I also have read where folks have high, loose-side jaw problems and don’t understand why so what do they get told-“just take a screwdriver and twist the lever”! So, there are a bunch of trappers out there that figure they need to take a screwdriver to their trap when they set it-kind of like a nut driver eh??LOL If these folks would look at how the spring pin hole, jaw tip holes, and the lever holes are all way oversized they might understand that the high jaw is because of an accumulation and compounding of intolerances/slop. A chitty built trap!

Add to that that the old #3 Bridgers had tissue paper levers that would twist with the torque further compounding the problem. The manufacturers and suppliers don’t tell you about this design and material problem but once you buy the trap you might wonder why you’ve never heard about WHY the loose jaw won’t lay flat and when you question other trappers tell you to just twist the levers! LOL.

Most trappers will just go on using and twisting because they still work and there are only two fixes. One is you sell the frigin cheap SOB traps. Two, you change the spring pins fron 3/16” to 1/4” and redrill all holes to 1/4” and if the levers are judged to be too thin, reenforce them. This sounds like a pretty easy fix except when it comes to drilling the spring pin eye in the frame and that can be a real bitch to get straight.

Sorry for this long post but when I own a trap, I expect that trap to function EXACTLY the same EVERY time I set it, be it the 1st time or the 60th.


----------



## FMann (May 12, 2007)

Mr. Seldom, I truely appreciate your words of wisdom! I plan on checking these ko’s for repeatability. About the worse I’ve heard on these ko’s is the paint chips a little and they “might” cause foot damage.


----------



## 9 (Jan 17, 2000)

Since I don’t much attention to brands of traps unless I have them, it seems as though some “new” trap was difficult to adjust pan tension down.


----------



## FMann (May 12, 2007)

I believe that was the extreme jr’s. I’ve seen several videos and post about the pan tension being very erratic. Like I said I’m going to try them and see what happens. The biggest fault I can find is the weight of the trap itself.


----------



## FREEPOP (Apr 11, 2002)

FMann said:


> I believe that was the extreme jr’s. I’ve seen several videos and post about the pan tension being very erratic. Like I said I’m going to try them and see what happens. The biggest fault I can find is the weight of the trap itself.

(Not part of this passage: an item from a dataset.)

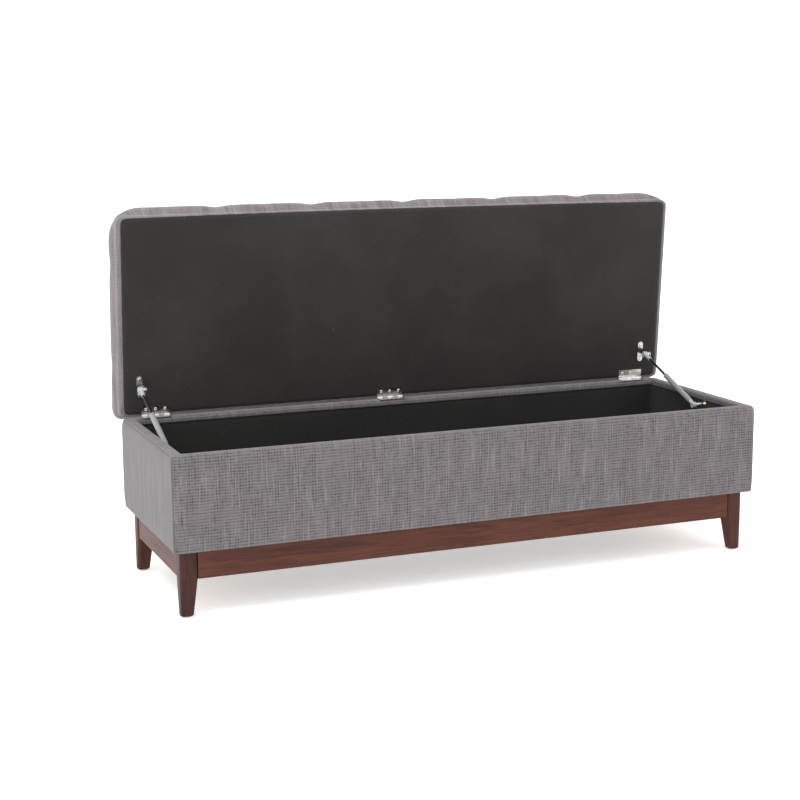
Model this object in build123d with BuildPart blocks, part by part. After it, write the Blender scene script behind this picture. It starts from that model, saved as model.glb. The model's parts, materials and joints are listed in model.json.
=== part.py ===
from build123d import *
import os
from math import atan2, cos, radians, sin, sqrt

# Upholstered storage bench with a hinged lid, held open by a gas strut at each end.
# X runs along the bench, -Y is its front and Z is up from the floor. The lid is drawn open.

# Overall sizes
BENCH_LENGTH = 1372.0
BOX_DEPTH = 446.0
BOX_BASE_Z = 142.0
RIM_Z = 344.0
LID_THICKNESS = 70.0
LID_OPEN_ANGLE = 86.0

# Box walls: wadded fabric outside, board, fabric turned in over the rim, lining below it
SKIN = 5.0
BOARD = 19.0
RIM_WIDTH = 28.0
RIM_RETURN = 13.0
HEM = 1.5
LINING = 1.5
FLOOR_BOARD = 12.0
FLOOR_LINING = 2.0
BOX_CORNER = 10.0
RIM_ROUND = 8.0
RIM_INNER_CORNER = 3.0
BOARD_EDGE = 3.0

# Lid, measured from the hinge pin as it lies when closed
LID_REAR = 2.0
LID_FRONT = 448.0
LID_CORNER = 20.0
LID_EDGE = 18.0
LID_UNDER_EDGE = 4.0
LID_BOARD = 12.0
COVER = 2.0
DUST_COVER = 0.8
DUST_COVER_INSET = 5.0
DUST_COVER_CORNER = 13.0
COVER_HEM = 28.0
HEM_CORNER = 4.0
TUFT_COLUMNS = 5
TUFT_ROWS = 2
TUFT_DEPTH = 15.0
TUFT_MOUTH = 32.0
TUFT_FLOOR = 13.0
BUTTON_RADIUS = 11.0
BUTTON_HEIGHT = 4.5
BUTTON_ROUND = 3.0
TWINE_RADIUS = 1.5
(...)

I was going to mention weight. Although they are heavy, strength comes at a price.


----------



## FMann (May 12, 2007)

FP I don’t think they would be any heavier than a bridger #3 after it’s all beefed up though. But I don’t know yet, I will be comparing them to my bridgers and victor #3’s.


----------



## FREEPOP (Apr 11, 2002)

I believe heavier than a Victor #3.
That's the trap my partner runs.


----------



## FMann (May 12, 2007)

I currently run the victors in #2,3’s and got a dozen of the bridgers this year. I haven’t put the bridgers in the ground yet though. I was hoping to use the bridgers on my trip to Missouri but they have to big of a inside jaw spread. That was the reason for going with the KO’s. I prefer that square jaw over the oval jaws.


----------



## 9 (Jan 17, 2000)

FMann said:


> I prefer that square jaw over the oval jaws.


 After I fixed the MB650's triggers, that is why I sold them.


----------



## Patrickr (May 2, 2016)

Seldom, I understood what you were saying and why. I don't buy used traps for those very reasons you expressed and why I like to look at and handle new traps before I make a decision. But before I make my final decision I also check with some high production trappers I know and trust to get their input on a specific trap I might be purchasing in bulk. When I was younger, due to my having a disability in one hand/arm, I was not a big fan of being a trap mechanic. That is why I went with the Sterling brand for my land traps. They are ready to go right out of the box.

One of the things I always consider when buying a trap is the weight of the trap, all the ways in which I plan on using that trap, and for what species, with close attention being paid to how that trap will treat incidental catches. The weight of the trap and chain assembly are critical considerations in my opinion. One of my biggest complaints with every trap manufacturer out there is the lack of swiveling on their traps. Every trap, especially if it is to be set on dry land should have no less than 2 swivels (3 would be better) within 3 or 4 inches of the trap itself with another one at the stake end. And how those swivels are designed and built is critical as well. To date I have found no better swivels than the Sterling swivels with their nail hooks.


----------



## FMann (May 12, 2007)

Ok received my KO traps last week but just got the time to play with them today. 

First impression; stoutly built trap with some heft to it, good chain and swivels

Out of the box; 2 traps couldn’t go to the field. One the trap won’t set. The pan won’t clear the jaw to set, the other once set the pan hits the frame and won’t fire. This is no big deal as I have 8 months to get the traps ready to go afield. But not what I expected. 

Pan tension seems to be very
consistent in the 10 traps I was able to set and fire. Pan location verys from trap to trap. What I mean by this is some pans lay flat and others point down. Again not what I expected out of the box but I can work with it. I thought the jaws where 1/4 inch thick but their not. I’m guessing just a little heavier than the jaws on the Victor and Bridger traps. I can see now I should have went with the laminated jaws. The frame is totally different though. 

I absolutely love the bolt on jaws and the heavy frames. I would like to put these jaws on my Victors and Bridgers as well. The bolts for the springs are a better design than the spring pin the others use. 


In all out of the box I would give these traps a 4 out of 5. I will know if I like them better than victor or bridger traps in 8 or 9 months.


----------



## FMann (May 12, 2007)

Update on the KO’s. The pan height adjustment is on a slide piece that bolts to the frame. I like the concept and design. I just wish I had figured it out sooner, I had filed the catch piece on 3 traps before I figured it out. A simple 7/16 wrench and you can adjust the location of the pan to adjust its height. One hour in the fur shed and the whole dozen traps had the pans laying flat and the tension set.


----------